The spirits industry is one of the most heavily taxed, heavily regulated, and competitive industries in the world, but the challenge of breaking into it appealed to the founders. Lee had experience entering new frontiers as a technical consultant for ESPN’s conversion to HD-TV; and it took Erenzo eight years to open one of New York City’s first public climbing gyms. Attempting the impossible was the founders’ main pursuit, though a healthy dose of naïveté about the industry helped. "Sometimes there’s an advantage to not knowing what’s practical or possible," says Erenzo. "That’s a mentality most entrepreneurs have."
Erenzo traveled to Europe to learn how grappa is produced in Tuscany, calvados in Normandy, and absinthe near the Swiss border. He returned to the States with a better idea of how small distilleries operate and spent a winter fermenting cider in his basement, while Lee figured out the technical aspects of the machinery. To keep costs low, the pair installed all of the equipment on their own.
Large, established brands have sizeable marketing budgets, established distribution channels, and lobbyists who campaign on their behalf. Small producers, though, have begun to benefit from loosening state restrictions that are designed, in part, to drum up new tax revenue. In 2010, New York State began allowing distillers to sell their goods at state fairs, county fairs, and farmers’ markets, which provided a taxable revenue stream. Equally significant, farm operations like Tuthilltown have applied for a license that permits them to sell liquor to tourists on site. Last year, the Tuthilltown Spirits shop made $500,000 in sales from up to 200 visitors a week who traveled from numerous countries in Europe to see how a small distillery in the States is getting the job done.

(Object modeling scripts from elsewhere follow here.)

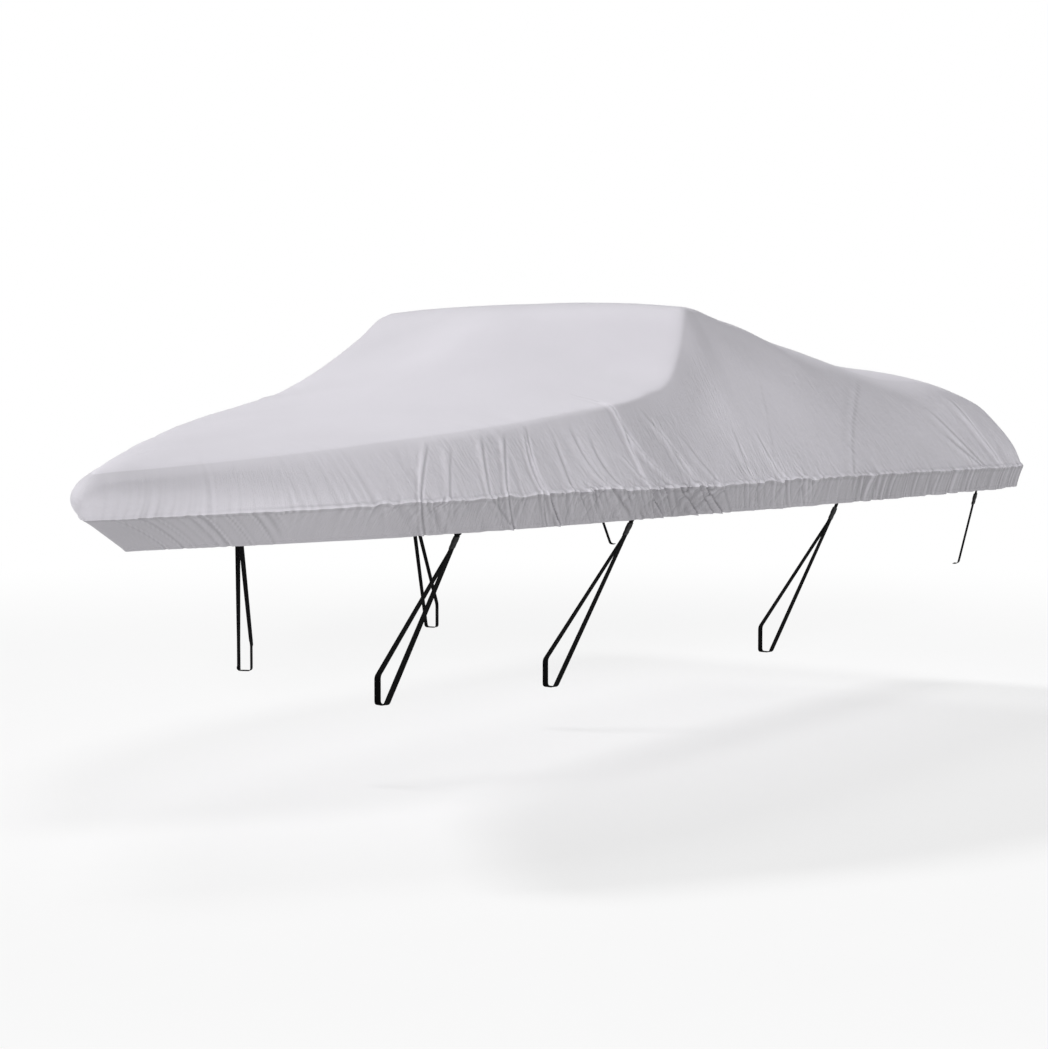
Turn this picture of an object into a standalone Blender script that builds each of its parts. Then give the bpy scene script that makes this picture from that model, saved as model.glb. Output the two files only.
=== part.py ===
"""A fitted boat cover with its tie-down straps, in the shape it takes over a covered bow-rider.

The cover is two sewn cloth panels: the top, which runs from the gunwale seam over the windscreen, and the
skirt below the seam, whose lower edge is the hem. Seven webbing straps hang from the hem, four to port and
three to starboard. Each has a tab, a buckle and a tie: a loop that goes round a trailer rail or, at the
stern, a single strand whose free end turns in under the hull.
"""

from collections import namedtuple

import bmesh
import bpy
import numpy as np
from mathutils import Matrix

# Every size is in metres. Places are given aft of the stem, out from the centreline and up from the
# ground. ORIGIN, just under the cloth over the windscreen header, becomes the world's origin.
ORIGIN = np.array([2.90, 0.0, 1.876])

CLOTH = 0.002
GAP = 0.0003
CROWN = 0.012

# One row for each section of the half cover, from the stem aft and round to the middle of the transom.
# The hem is the lower edge, the seam lies on the gunwale, the edge is the soft shoulder between the side
# and the top, and the ridge is the line along the middle. Soft is how far the shoulder is rounded each
# way, and bulge is how far the side stands out between the seam and the edge. Lean is how much higher the
# port side stands, and how much lower the starboard side, at HEADER_END from the middle.
Section = namedtuple(
    "Section",
    "hem_x hem_y hem_z seam_x seam_y seam_z edge_x edge_y edge_z ridge_x ridge_z soft bulge lean",
)
SECTIONS = (
    Section(0.255, 0.000, 1.061, 0.030, 0.000, 1.189, 0.065, 0.000, 1.344, 0.380, 1.402, 0.034, 0.055, 0.000),
    Section(0.280, 0.022, 1.062, 0.065, 0.046, 1.191, 0.110, 0.035, 1.350, 0.400, 1.405, 0.034, 0.055, 0.000),
    Section(0.345, 0.076, 1.064, 0.180, 0.132, 1.193, 0.235, 0.105, 1.358, 0.460, 1.410, 0.034, 0.055, 0.000),
    Section(0.470, 0.180, 1.067, 0.360, 0.268, 1.197, 0.430, 0.210, 1.371, 0.580, 1.411, 0.034, 0.045, 0.000),
    Section(0.695, 0.365, 1.072, 0.625, 0.487, 1.203, 0.700, 0.350, 1.389, 0.780, 1.423, 0.034, 0.030, 0.003),
    Section(0.990, 0.622, 1.083, 0.950, 0.725, 1.216, 1.050, 0.515, 1.413, 1.100, 1.448, 0.034, 0.018, 0.006),
    Section(1.405, 0.874, 1.094, 1.400, 0.906, 1.220, 1.500, 0.685, 1.450, 1.520, 1.500, 0.034, 0.010, 0.006),
    Section(1.900, 0.998, 1.092, 1.900, 1.028, 1.215, 1.950, 0.790, 1.488, 1.950, 1.570, 0.035, 0.004, 0.006),
    Section(2.400, 1.067, 1.086, 2.400, 1.097, 1.199, 2.420, 0.862, 1.545, 2.360, 1.690, 0.030, 0.000, 0.002),
    Section(2.630, 1.083, 1.080, 2.630, 1.113, 1.192, 2.650, 0.842, 1.618, 2.550, 1.770, 0.030, 0.000, -0.012),
    Section(2.770, 1.088, 1.077, 2.770, 1.118, 1.188, 2.810, 0.792, 1.726, 2.670, 1.825, 0.030, 0.000, -0.004),
    Section(2.910, 1.090, 1.072, 2.910, 1.120, 1.185, 2.930, 0.745, 1.843, 2.800, 1.866, 0.030, 0.000, 0.018),
    Section(3.050, 1.091, 1.067, 3.050, 1.121, 1.182, 3.051, 0.713, 1.852, 2.929, 1.883, 0.050, 0.001, 0.024),
    Section(3.500, 1.088, 1.054, 3.500, 1.118, 1.169, 3.450, 0.680, 1.795, 3.350, 1.834, 0.100, 0.010, 0.015),
    Section(4.200, 1.074, 1.033, 4.200, 1.104, 1.144, 4.120, 0.680, 1.669, 4.050, 1.732, 0.160, 0.030, 0.001),
    Section(4.900, 1.050, 1.013, 4.900, 1.080, 1.118, 4.780, 0.730, 1.545, 4.700, 1.615, 0.220, 0.034, 0.000),
    Section(5.450, 1.025, 0.997, 5.450, 1.055, 1.097, 5.230, 0.830, 1.474, 5.050, 1.560, 0.090, 0.034, 0.000),
    Section(5.640, 0.998, 0.994, 5.655, 1.020, 1.091, 5.510, 0.848, 1.391, 5.180, 1.550, 0.060, 0.034, 0.000),
    Section(5.690, 0.870, 0.993, 5.715, 0.880, 1.089, 5.562, 0.700, 1.434, 5.220, 1.545, 0.060, 0.034, 0.000),
    Section(5.700, 0.450, 0.992, 5.730, 0.450, 1.088, 5.575, 0.350, 1.470, 5.250, 1.542, 0.070, 0.034, 0.000),
    Section(5.705, 0.000, 0.992, 5.735, 0.000, 1.088, 5.580, 0.000, 1.482, 5.270, 1.540, 0.070, 0.034, 0.000),
)
OUTWARD_COLUMNS = ("hem_y", "seam_y", "edge_y")

# Where the columns of faces stand, as a start and end along the seam and how many fit between them.
COLUMN_SPANS = ((0.0, 1.1, 11), (1.1, 1.9, 8), (1.9, 4.0, 29), (4.0, 6.1, 13), (6.1, 7.2, 9))
TOP_ROWS = (0.0, 0.14, 0.32, 0.52, 0.72, 0.88, 1.0, 1.13, 1.35, 1.66, 2.0)
SKIRT_ROWS = (-1.0, -0.5, 0.0)
SEAM_ROW = np.zeros(1)

PORT = -1
STARBOARD = 1

HEADER_END = 0.745

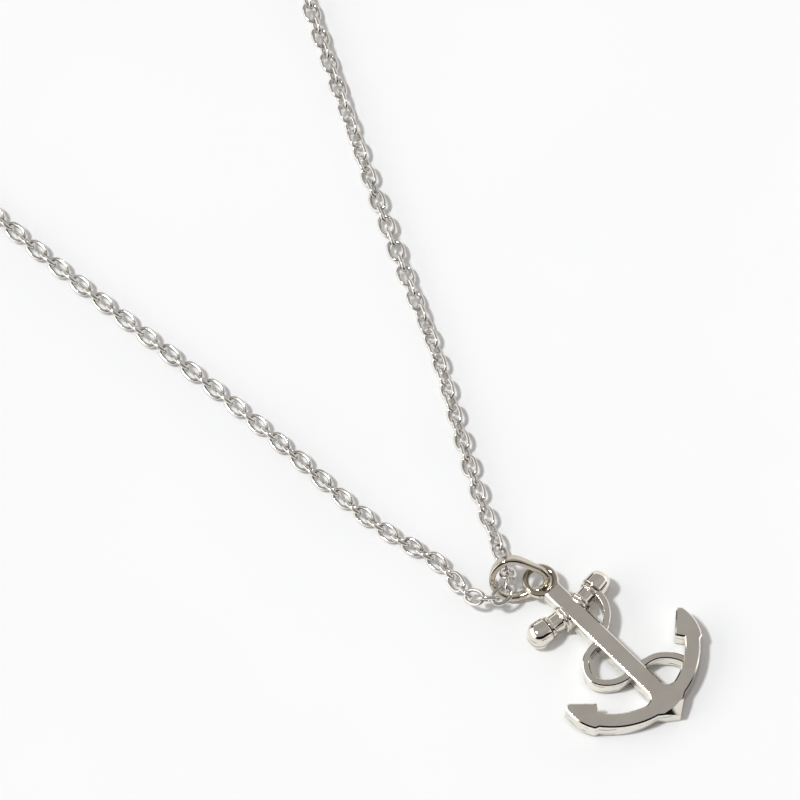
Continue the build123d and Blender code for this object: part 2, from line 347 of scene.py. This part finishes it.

Face time with customers is critical. "Craft distillers are to industrial producers of liquor what corner bakeries are to a Wonder Bread factory," Erenzo says. "Small distilleries allow consumers to get close to the product, meet those who make it, and see how it’s done. They can identify with what’s in their glass in a new way."
Though price varies according to liquor type and bottle size, the average bottle of Tuthilltown brew costs $35. A typical customer is a 25-to-40-year-old New York or California sophisticate willing to pay a premium for products like Tuthilltown’s Half Moon Orchard Gin.
Big competitors have noticed. In 2010, Tuthilltown signed a multi-year royalty contract with 19th century Scottish behemoth William Grant & Sons. Though he declined to state the cost of the deal, Erenzo notes that Tuthilltown spirits are now available in all 50 states, Australia, Europe, and Hong Kong. Production has doubled every year over the last five years, and the founder projects $3 million in sales this year, much of that coming from its five different whiskey offerings, which they continue to experiment with.
"For us, premium relates directly to the handmade nature of our goods," Erenzo says. "We’re a farm and the goods are picked up many times and checked along the way. Customers can actually meet the people who make our products and establish a relationship with them. Those are things that mass producers can’t do."